This is my first time posting here and I just want to share how my non-commitment to societal expectation of a 8 to 5 job(s) has earned me more freedom and perspective.
I had a photography business and was into customising shoes right after college. I was earning enough for me to travel and buy the things I need, it was the happiest I’ve been as far as I could remember work-wise since it focused on my love for creativity and freedom.
Fast forward 10 years and I graduated law school and am expected to become a lawyer which I abhor. I thanks to those 10 years I now suffer from PTSD, anxiety, and depression. To those wondering how I ended up in law school and stayed there, just think “typical Asian parents and Asian culture” and you’ll understand what I mean.
I took time off since the pandemic started to reevaluate what I really wanted in life by being with my own thoughts and just working part time enough for me to live. I’ve talked to a friends and love ones in the legal profession and I have never heard more miserable people in my life. The pay is extremely good but 99% of them have vices and unhealthy coping mechanisms. I do not want to go into that environment.

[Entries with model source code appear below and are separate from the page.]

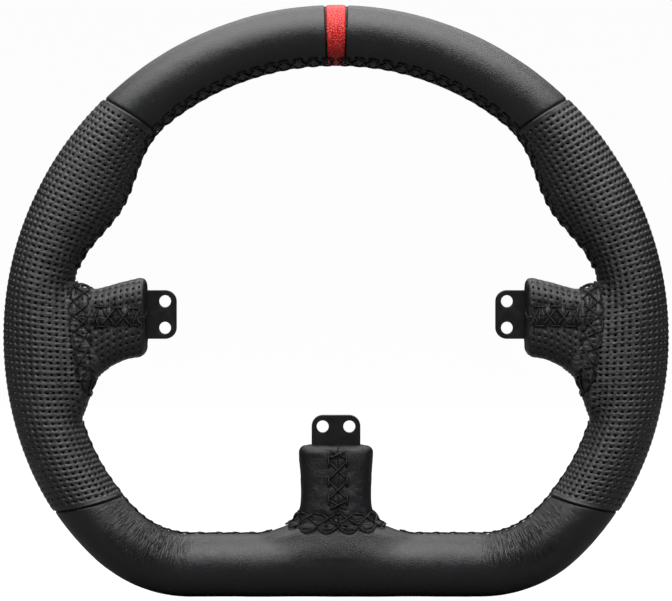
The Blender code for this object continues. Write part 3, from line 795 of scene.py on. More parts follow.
def rim_leather(name, node, start, end, look, slot, spoke=None, lift=0.0, relief=1.0):
    """A leather panel wrapped round the rim between two joints."""
    punched = slot == "perforated_leather"
    s, angle, end_gap, side_gap = rim_grid(start, end, punched)
    base = rim_point(s, angle)
    keep = np.ones((s.shape[0] - 1, s.shape[1] - 1), bool)
    if spoke:
        near = near_spoke(spoke, base)
        base[near] = settle(spoke, base[near])
        covered = spoke_field(spoke, rim_point(s, angle)) < -COVERED_DEPTH[spoke]
        keep &= ~(covered[:-1, :-1] & covered[1:, 1:] & covered[1:, :-1] & covered[:-1, 1:])
    height = lift + np.minimum(edge_drop(end_gap), edge_drop(side_gap, SEAM_RADIUS))
    height = height + pucker(s, side_gap + SEAM_GAP, RIM_PUCKER[punched])
    rows = np.arange(s.shape[0]) - EDGE_STEPS - 1
    waves = punched_relief(s, angle, rows) if punched else uneven(s, angle, SMOOTH_WAVES)
    height = height + waves * relief - pressed(base)
    square = grid_normals(base, rim_point(s, angle, -RIM_DEPTH / 4))
    outer = base + height[..., None] * square
    inner = base + (lift - LEATHER - LINING_ROOM) * square
    cells = None
    if punched:
        first = EDGE_STEPS + 1
        keep[first:-first, first:-first] = even_cells(keep[first:-first, first:-first])
        cells = punched_starts(outer, keep, first, first, len(outer) - first)
    made = shell(name, outer, inner, keep, cells)
    lay = rim_lay(mesh_points(made), start, end)
    gathered = gathering(lay[:, 0], np.degrees(lay[:, 1] / (RIM_DEPTH / 2)), punched)
    finish_leather(made, lay, gathered, node, slot, look)


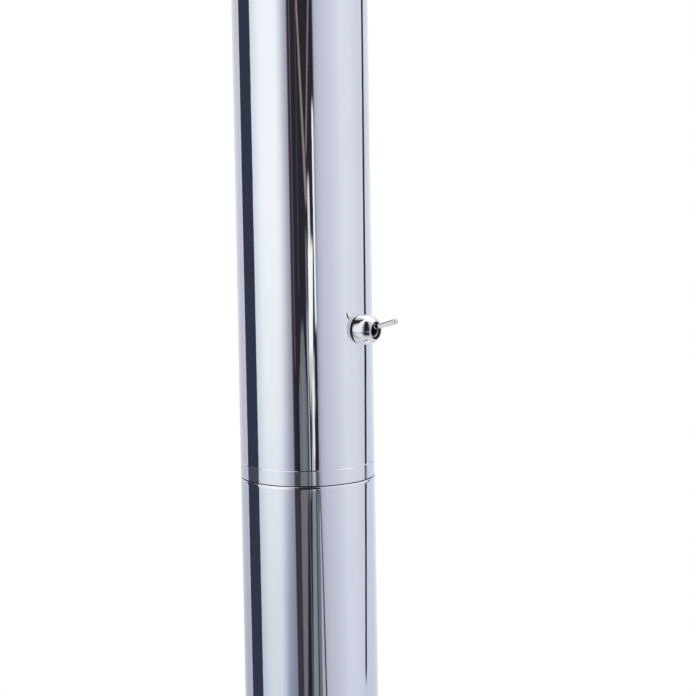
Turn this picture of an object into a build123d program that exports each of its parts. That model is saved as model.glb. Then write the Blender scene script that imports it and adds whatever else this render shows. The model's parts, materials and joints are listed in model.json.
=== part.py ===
from build123d import *
import os
from math import cos, radians, sin, sqrt, tan

# A free-standing flag pole stand with a light at its top. A weighted round base carries a two-piece
# chromed post. The pole drops into a socket inside the upper post, and a ring of lamps round the
# socket shines up the flag. Cells in the lower post feed it through a toggle switch in the post wall.
# Millimetres, +Z up. The origin is the centre of the base at floor level, and the switch faces -Y.

os.makedirs("parts", exist_ok=True)

# ---- Base -------------------------------------------------------------------------------------
base_radius = 150.0  # outer edge of the cover
base_edge_height = 14.0  # top of the rolled edge
dish_radius = 68.0  # where the low cone turns up to the hub
dish_height = 22.0
hub_radius = 46.0
hub_height = 38.0  # the post stands on this level
cover_wall = 1.2
cover_rim_gap = 1.5  # cover edge to floor
cover_gap = 0.3  # cover to the weight under it
pad_radius = 10.0
pad_height = 3.0
pad_pocket = 1.0  # how far a pad sits up in the weight
pad_count = 6
pad_circle = 125.0  # radius of the circle of pads

# ---- Bolt that holds the base and the lower post together -------------------------------------
bolt_radius = 6.0
bolt_head_across = 19.0
bolt_head_height = 7.5
bolt_head_low = 5.0  # head to floor
bolt_length = 45.0
bolt_hole_gap = 0.6
spring_washer_radius = 10.5
flat_washer_radius = 16.0
washer_height = 2.5
dowel_radius = 2.5
dowel_place = 17.0  # distance from the post axis
dowel_length = 18.0

# ---- Post -------------------------------------------------------------------------------------
post_radius = 30.0
post_wall = 1.5
foot_height = 25.0  # plug in the bottom of the lower tube
trim_height = 8.0
trim_width = 8.0
ring_height = 7.2  # flush ring between the two tubes
sleeve_wall = 2.5
sleeve_reach = 60.0  # length of coupling sleeve that slides into the lower tube
sleeve_hold = 30.0  # length of it above the ring
slide_fit = 0.05  # radial clearance of a sliding or turning fit
lower_spare = 14.0  # free height between the cells and the coupling

# ---- Cells and their contacts -----------------------------------------------------------------
cell_radius = 16.6
cell_body = 60.0
nub_height = 1.5
nub_radius = 5.2
cell_count = 4
cell_gap = 0.6  # cell to cradle wall
cradle_wall = 1.5
cradle_floor = 3.0
cradle_ring_height = 4.0
loose_gap = 0.3
strip_thick = 0.5
strip_wide = 5.0
leaf_rise = 6.5
cap_height = 5.0
carrier_height = 6.0
contact_ring_inner = 10.0
contact_ring_outer = 14.0
contact_gap = 0.1

# ---- Toggle switch ----------------------------------------------------------------------------
switch_rise = 68.0  # switch axis above the top of the lower tube
bushing_radius = 3.175
bushing_bore = 2.4
pin_radius = 0.4  # cross pin that the lever turns on, with its ends in the bushing
bushing_reach = 7.6  # end of the bushing beyond the post surface
seal_radius = 6.5  # rubber saddle between the flat dome nut and the round post
seal_reach = 0.2
dome_radius = 6.65
dome_reach = 8.4  # rim of the dome nut beyond the post surface
dome_centre = 3.2  # centre of the ball shape beyond the post surface
mouth_radius = 3.95
lever_tilt = 17.0  # degrees above the switch axis, switched on
pivot_depth = 4.4  # pivot inside the end of the bushing
lever_length = 16.8  # pivot to tip
lever_root = 1.0
lever_tip = 1.4
tail_length = 4.5
tail_radius = 0.7
switch_wide = 7.9
switch_tall = 12.7
switch_deep = 9.8
frame_thick = 0.8
nut_across = 8.0
nut_height = 1.8
star_radius = 5.0
star_height = 0.4
lug_pitch = 4.7
lug_length = 4.0
rocker_pivot = 6.0  # depth of the rocker pivot inside the switch body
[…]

I want to acknowledge that I am privileged enough to get this much time to assess what in life because most of us are just part of the rat race and it’s slowly killing us. Fortunately, I have broken out of the corporate system mentality and my mental health has never been better. This subreddit was one of the reason why I reassessed what I wanted in life and more people should be part of this movement, or at least step back from societal norms and address the real problem.